Expected to eventually employ as many as 60 individuals, the service center will remanufacture gearboxes and repair blades, while also providing O&M services to the burgeoning Texas wind farm market and surrounding environs. The facility will also offer warranties on the repaired gearboxes, with significant savings compared to purchasing new. “I think we’re at a point in the evolution of the wind industry, particularly in this country, where it makes sense to start paying more attention to the service side of things,” Duprey says. “At the Abilene facility we’ll take a used gearbox apart, put in new bearings and gears, and have it ready to replace a unit that’s broken down. Part of our strategy is to be able to mobilize a team to go out in the field, pull the disabled gearbox and replace it, and then return the broken gearbox to our shop where it will be completely remanufactured and then run for up to eight hours on our test stand, which can handle gearboxes up to 3MW. We see the Abilene Wind Turbine Service Center as a great resource for the industry, and also a way of linking our gear manufacturing expertise with our O&M service capabilities. We’ll also be able to repair cracks or flaws in blades, which we can repair uptower or, for more serious defects, bring down and repair in the shop. So we feel that a major business segment will involve performing these types of ‘non-routine’ repairs, and handling labor-intensive upgrades such as installing auto-lube systems.”

As for its tower manufacturing operations, Broadwind Energy is applying its welding and metalworking expertise to designing and building the stronger, taller towers required by the larger turbines being produced. Evidence that the company is increasingly known for these complicated, thick-plated towers—it was the first in the country to produce a 100-meter tower, in fact—is found in Goldwind USA’s decision to award Broadwind a contract to provide about 70 of its 85-meter towers for the Shady Oaks wind project in Illinois. More proof of its renown occurred earlier this year, when a certain individual toured the tower manufacturing plant in Manitowoc, Wisconsin, the morning after giving his State of the Union address.

“When we learned that President Barack Obama would be visiting, we decided to set the tour up in such a way that he would have the opportunity to observe every step of the tower manufacturing process, because it’s a lot more complicated than simply bending metal plates into shape,” Duprey explains. “The employees certainly loved it, and he was able to learn a little more about our industry as well.”

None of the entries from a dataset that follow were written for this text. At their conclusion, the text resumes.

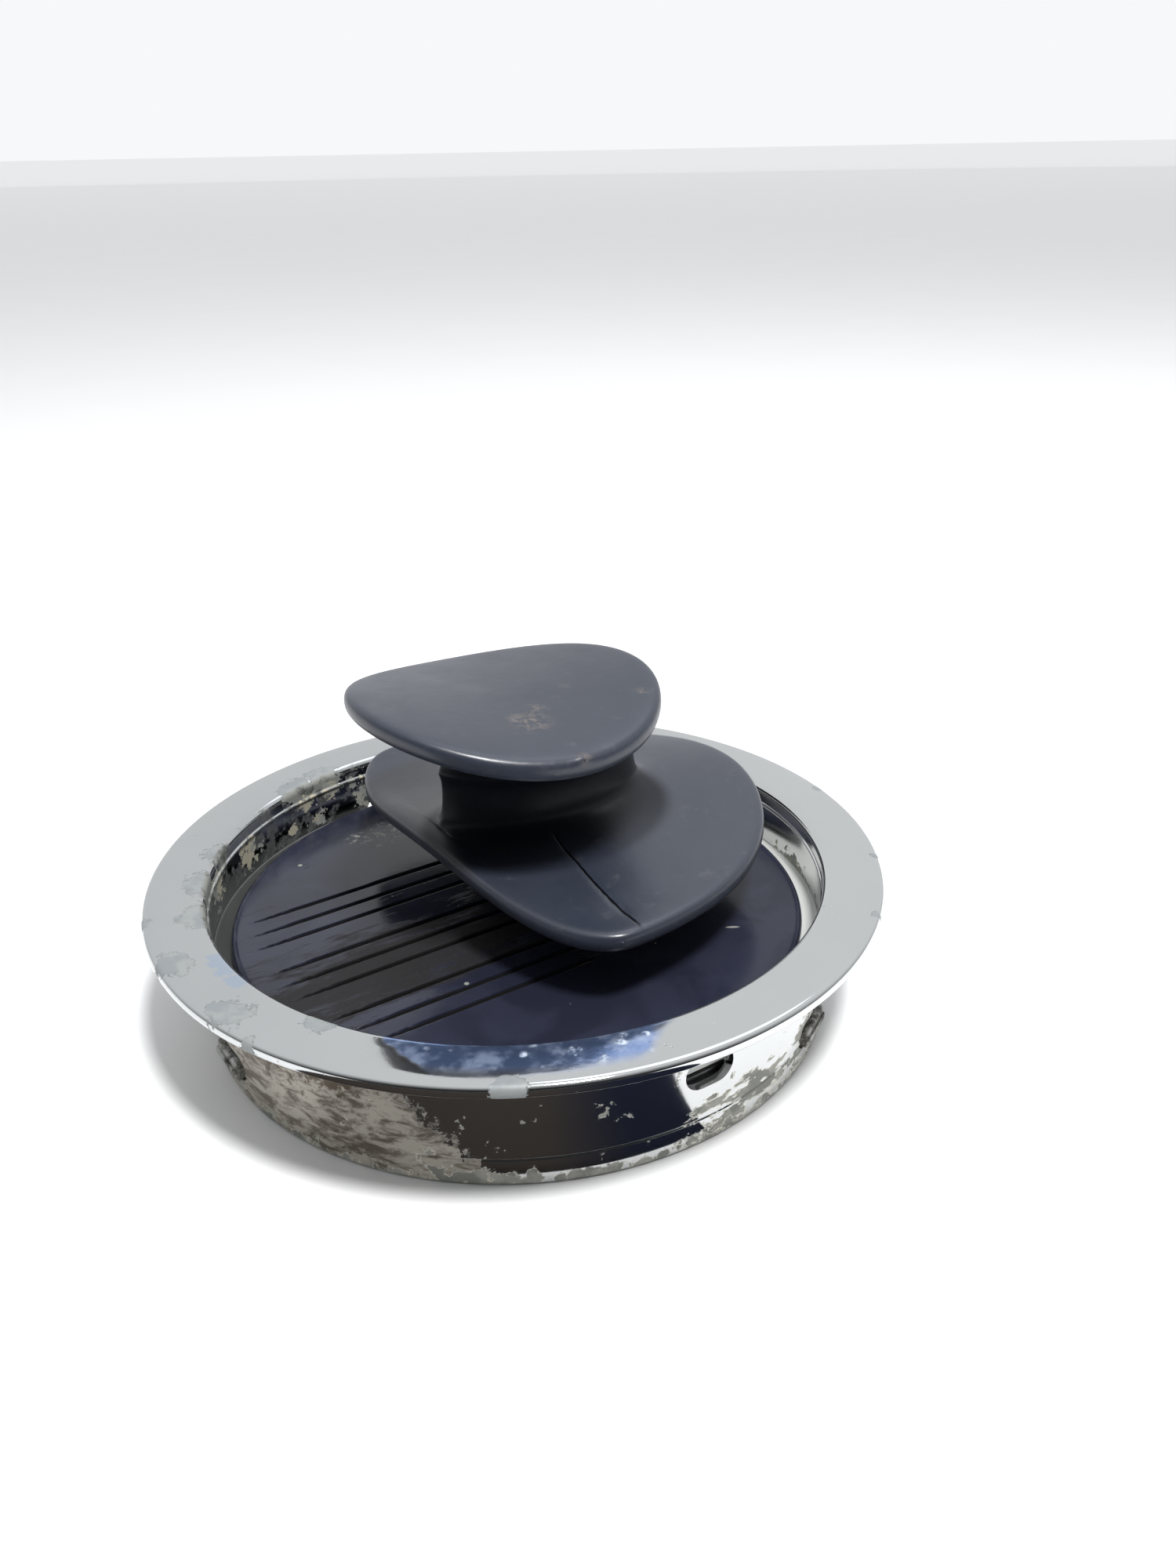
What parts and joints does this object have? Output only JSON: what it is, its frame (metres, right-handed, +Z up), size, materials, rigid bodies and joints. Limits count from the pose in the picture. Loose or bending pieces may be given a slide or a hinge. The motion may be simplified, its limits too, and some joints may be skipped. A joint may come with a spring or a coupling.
{
  "type": "floor drain grate",
  "caption": "round chrome floor drain ring with a hidden strainer grate, closed by a dark lift-and-turn cover disc with a saddle-shaped finger grip",
  "frame": {"origin": "on the drain's axis, at the bottom edge of the skirt", "axes": "+Z up along the drain's axis, out of the floor; +X to the right and +Y to the back, seen from the side with the weep hole on the right of the front"},
  "size_m": [0.115, 0.115, 0.0539],
  "materials": {
    "chromed_brass": "worn polished",
    "black_plastic": "matte",
    "spring_steel": "satin",
    "steel": "satin",
    "strainer_steel": "satin",
    "black_rubber": "matte",
    "brass": "satin",
    "white_plastic": "satin",
    "disc_enamel": "gloss",
    "grip_plastic": "satin"
  },
  "bodies": {
    "drain": {"trim_ring": "chromed_brass", "clip_hoop": "black_plastic", "hub_spider": "black_plastic", "snap_clip_back": "spring_steel", "snap_clip_left": "spring_steel", "snap_clip_right": "spring_steel", "clip_rivets": "steel", "strainer_grate": "strainer_steel", "strainer_screws": "steel", "lift_o_ring": "black_rubber"},
    "lift_collar": {"lift_collar": "brass", "thrust_washer": "white_plastic"},
    "plug": {"stem": "brass", "stem_o_ring": "black_rubber", "stem_washer": "brass", "stem_circlip": "spring_steel", "cover_disc": "disc_enamel", "disc_seal": "black_rubber", "grip_screws": "steel", "grip_washers": "steel", "grip": "grip_plastic"}
  },
  "joints": [
    {"name": "cover_lift", "type": "slide", "parent": "drain", "child": "lift_collar", "axis": [0, 0, 1], "range_m": [0, 0.005]},
    {"name": "cover_turn", "type": "hinge", "parent": "lift_collar", "child": "plug", "pos_m": [0, 0, 0], "axis": [0, 0, 1], "continuous": true}
  ]
}
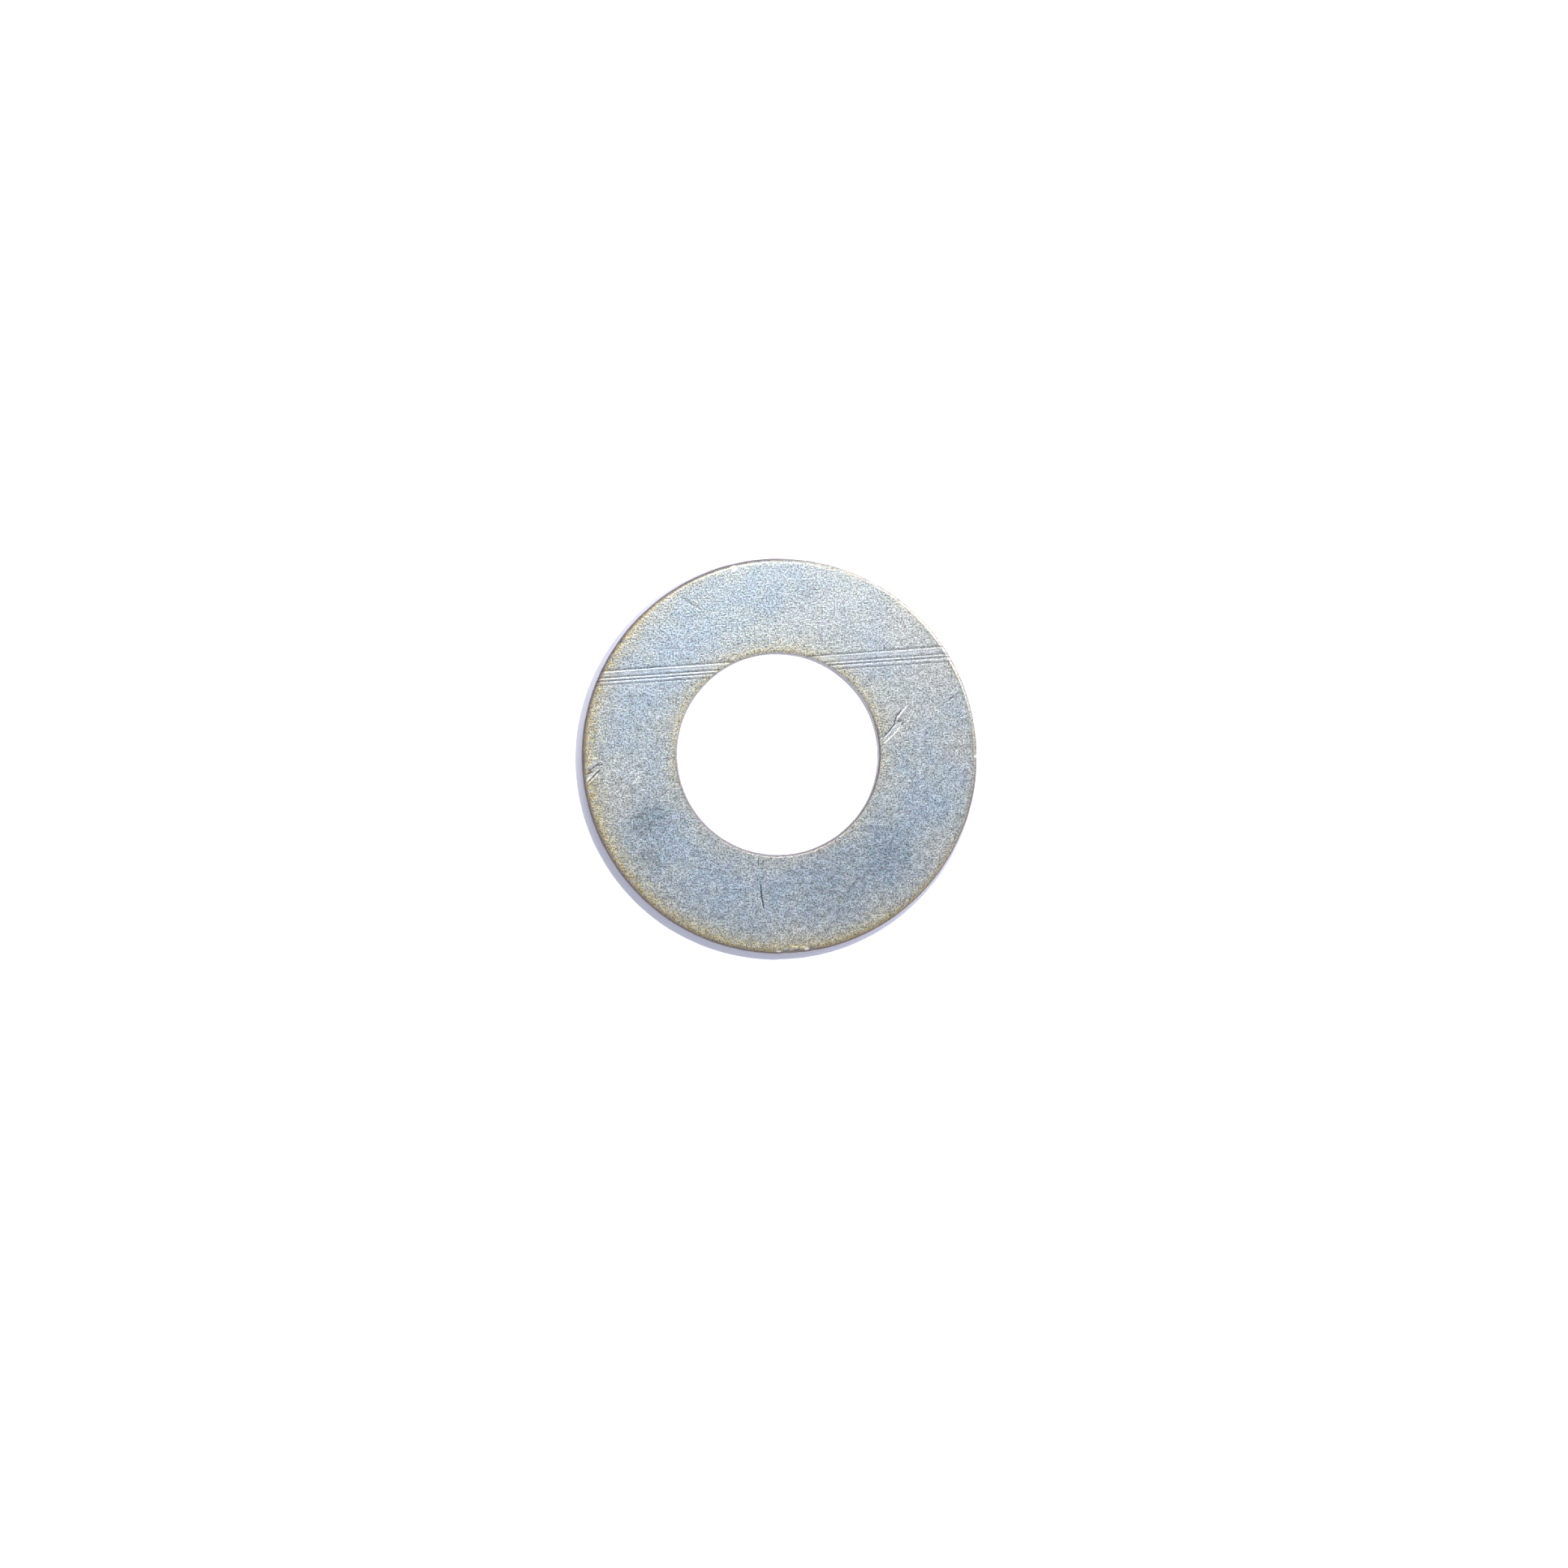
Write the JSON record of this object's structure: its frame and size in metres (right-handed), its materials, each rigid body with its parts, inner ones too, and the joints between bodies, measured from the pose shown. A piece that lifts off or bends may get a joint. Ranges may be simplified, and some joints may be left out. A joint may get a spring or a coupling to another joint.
{
  "type": "flat washer",
  "caption": "Plain flat steel washer, zinc plated, that spreads the load of a 10 mm screw head or nut over the surface it is tightened against.",
  "frame": {"origin": "on the axis of the outside diameter, in the lower face, the one the washer lies on", "axes": "+Z along the bore, out of the upper face, the one whose outside edge is rounded by the press; +X and +Y lie in the lower face"},
  "size_m": [0.021, 0.021, 0.002],
  "materials": {
    "zinc_plated_steel": "barrel-tumbled steel with blue-white zinc plating that turns yellowish at the edges; fine matt grain, drag grooves and scratches"
  },
  "bodies": {
    "root": {"washer": "zinc_plated_steel"}
  },
  "joints": []
}
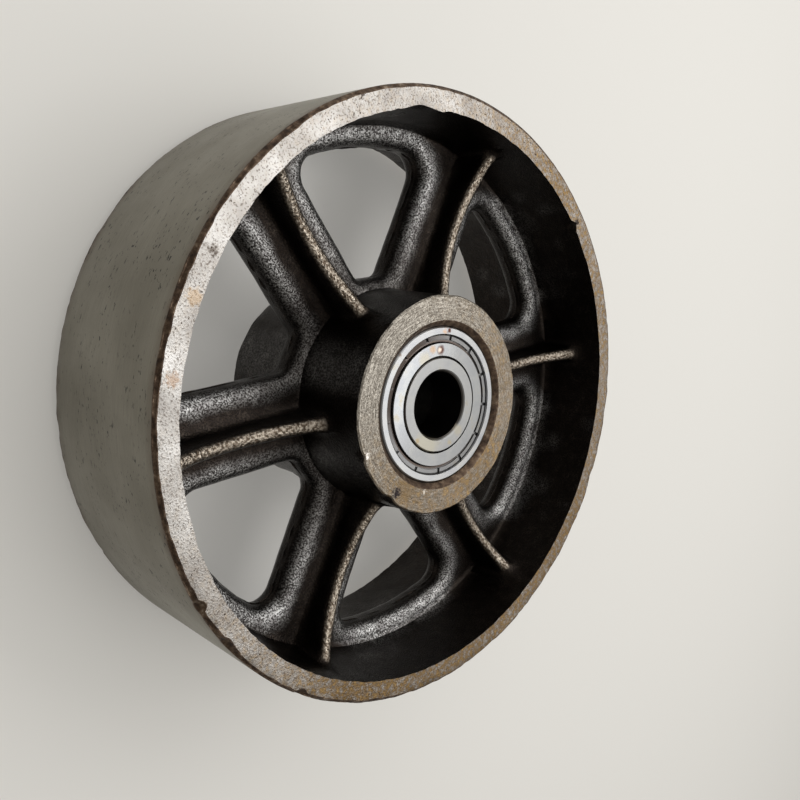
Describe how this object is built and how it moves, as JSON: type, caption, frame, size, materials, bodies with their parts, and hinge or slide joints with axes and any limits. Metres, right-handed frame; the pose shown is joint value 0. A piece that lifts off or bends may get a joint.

Even more importantly, the President’s visit made a larger point about the contribution the renewable energies industry is making to the U.S. economy. With companies such as Broadwind Energy building new facilities all across the country, creating new jobs to the benefit of the surrounding community, there is reason to hope for a resurgence of the manufacturing workforce throughout North America. “I think we can certainly bring hardcore manufacturing back to the United States,” Duprey says, “and the wind industry is providing an excellent example of how to go about it.”